Is all of this true? Or did the father portray his role in a more favorable light than was actually the case? His son also had his doubts. He was afraid of the truth, but he also was also afraid that his father, because of this fear, couldn't tell him the truth. But the son felt reassured when he thought about how many years had passed, how many conversations there had been and how many questions had been asked.
"A Good Tool For An Incredibly Criminal Regime"
He saw that his father had only gone once, and never again after that, to one of those veterans' meetings where the others tried to turn a lost war into a victory for German heroism. He also saw that his father was changing. At the end of the 1970s, he had refused to accept the contention that all Germans bore a share of the blame for Hitler. He sees things differently today. "I was a good soldier," says Heinz Otto Fausten, which seems like the beginning of a sentence that can't possibly turn out well. But then he says: "I see today that because of that, I was merely a good tool for an unbelievably criminal regime."

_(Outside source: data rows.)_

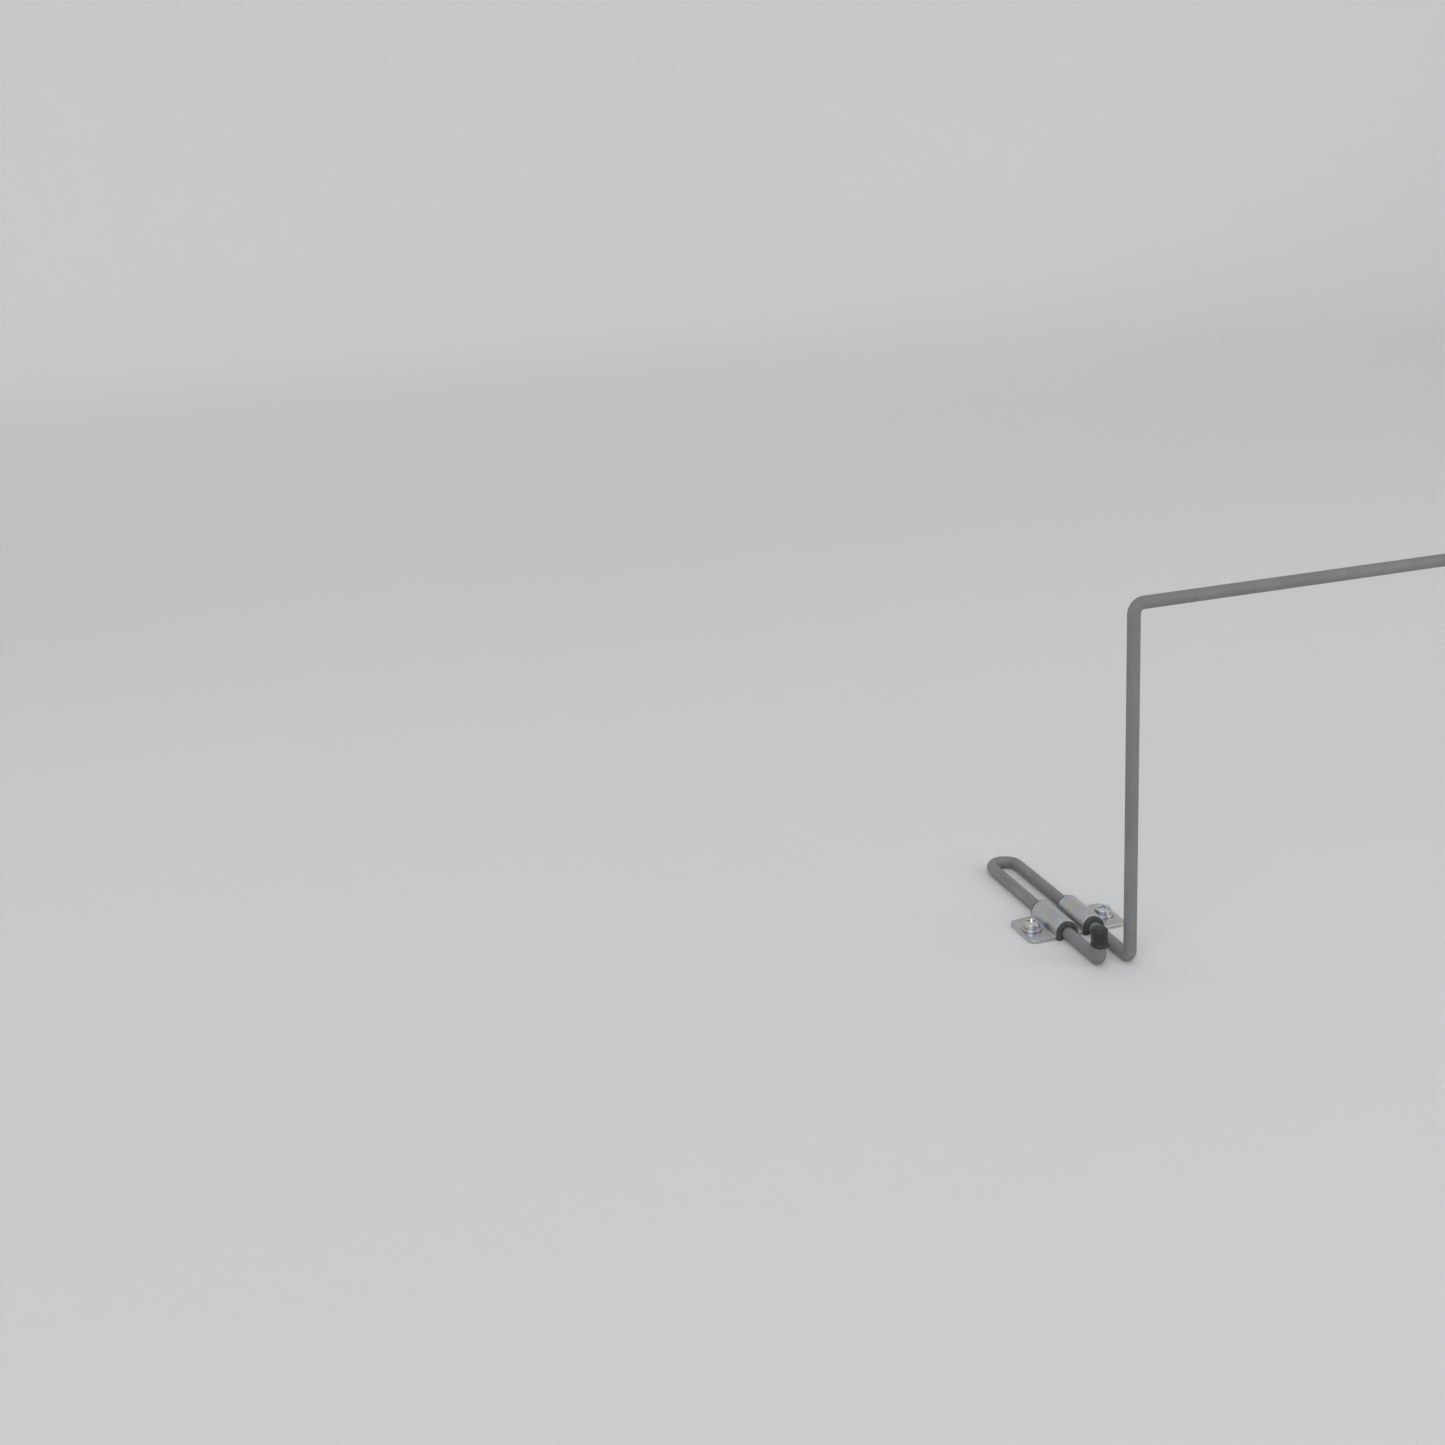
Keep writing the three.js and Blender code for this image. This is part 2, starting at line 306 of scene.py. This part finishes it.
def powder_coat():
    """Satin-matt grey powder coat: orange peel, faint clouding, rubbed where the feet slide."""
    paint = Paint("powder_coat", Metallic=0.0, IOR=1.46)
    cool = (0.985, 0.99, 1.02)
    clouds = paint.noise(55.0, 4.0)
    grain = paint.noise(2600.0, 3.0, 0.6)
    tone = paint.mix(paint.ramp(clouds, 0.35, 0.65), grey(0.198, cool), grey(0.224, cool))
    tone = paint.mix(paint.ramp(grain, 0.52, 0.7, 0.0, 0.22), tone, grey(0.29, cool))
    tone = paint.mix(paint.ramp(grain, 0.46, 0.3, 0.0, 0.22), tone, grey(0.14, cool))

    # Rubbing: long scratches on the feet, where they pass through the liners and lie on wood.
    feet = paint.ramp(paint.axis("Z"), 7.0 * MM, 5.0 * MM)
    run = paint.ramp(paint.axis("Y"), -42.0 * MM, -20.0 * MM)
    streaks = paint.ramp(paint.noise(900.0, 3.0, 0.6, stretch=(1.0, 0.06, 1.0)), 0.5, 0.66)
    rubbed = paint.math("MULTIPLY", paint.math("MULTIPLY", feet, run), streaks)
    tone = paint.mix(paint.math("MULTIPLY", rubbed, 0.5), tone, grey(0.29))
    paint.set("Base Color", tone)
    matt = paint.ramp(paint.noise(300.0, 3.0), 0.3, 0.7, 0.42, 0.54)
    paint.set("Roughness", paint.math("SUBTRACT", matt, paint.math("MULTIPLY", rubbed, 0.16)))
    orange_peel = paint.noise(750.0, 2.0, 0.5)
    paint.bump((orange_peel, 0.16 * MM), (grain, 0.06 * MM))
    return paint.material


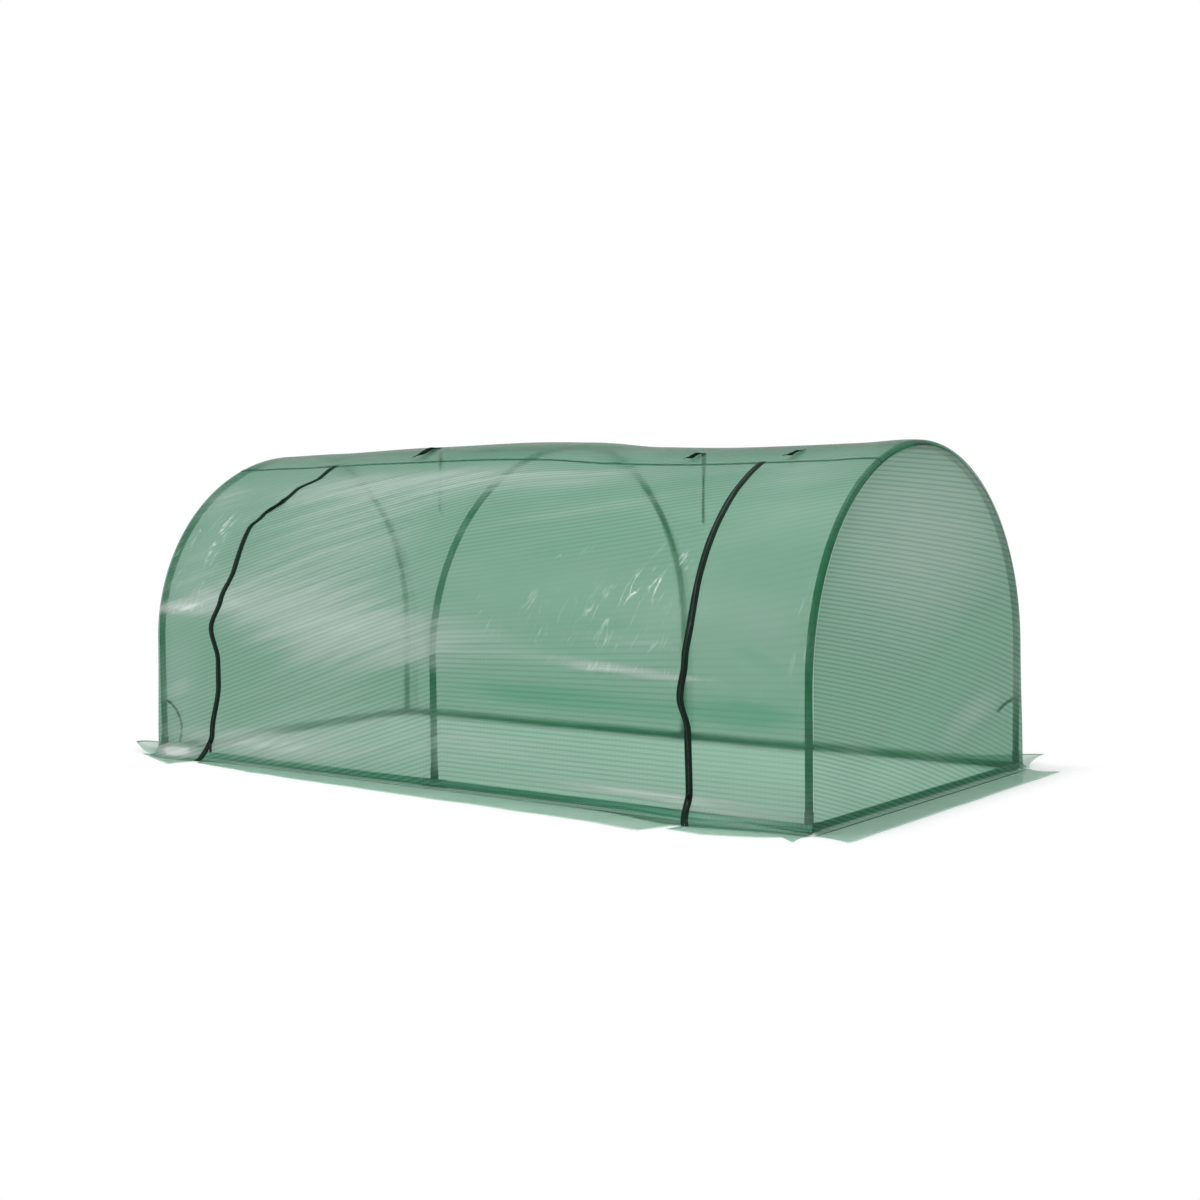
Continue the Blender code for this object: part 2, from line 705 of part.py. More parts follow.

Peter Fausten also helped his father write a book about his war, mostly for his son, a book that contains passages that the father must have known would be difficult for Peter to read. But the father didn't want to leave anything out. They also talked about a title: "We Didn't Pick the Time," which could sound like an excuse but wasn't meant to. After all their talks, the son is confident in having a good idea of what his father did and did not do. "I'm not sitting next to a saint here, but I have the impression that my father got through the war with his moral integrity intact."
And if that hadn't been the case? It was the risk he had taken from the start in his desire for the truth. "I don't know what I would have done then," he says. Peter Fausten has friends who have encountered different fathers, fathers they would rather not have discovered. But the Faustens were fortunate in two respects. The father survived the war, and the son can live with that. With the how and the why.